MPs were kept sitting until the early hours of this morning to complete the commons' stages of the Learning and Skills Bill - which began life as a fairly non-controversial measure to reorganise
post-16 education and training through reorganisation of training and enterprise councils and the Further Education Funding Council.
But when the Bill was introduced in the lords, Baroness Young succeeded in forcing through an amendment aimed at retaining Section 28 of the Local Government Act, which prohibits local authorities promoting homosexuality. This, in turn, led to the government producing draft guidelines for all schools and LEAs on the teaching of the importance of all stable relationships.
Picking up another subject tacked to the Bill in the lords, Conservative MPs attempted to scrap current arrangements to allow parents in areas with a selective grammar school system to ballot
on whether to change admission procedures to local schools. This group of amendments was defeated by 330 votes to 132 votes.

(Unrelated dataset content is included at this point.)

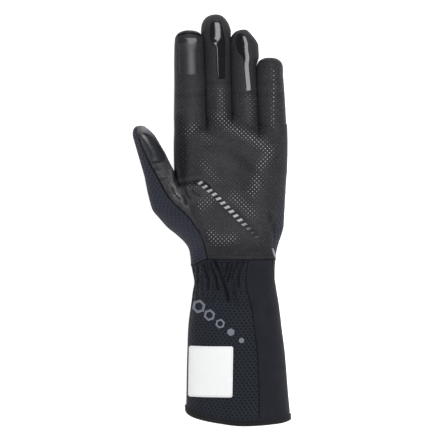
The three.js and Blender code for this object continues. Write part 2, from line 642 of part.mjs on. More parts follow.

And a Conservative attempt to underpin funding for school sixth forms and FE colleges, in order to allow students who had opted to go to sixth form colleges or FE colleges to return to sixth forms if they felt they had made the wrong choice, was defeated by 323 votes to 122. The amendment reflected Conservative fears that the government eventually intended to abolish sixth forms in schools - a charge vehemently denied by education and employment secretary David
Blunkett, who insisted there was no hidden agenda.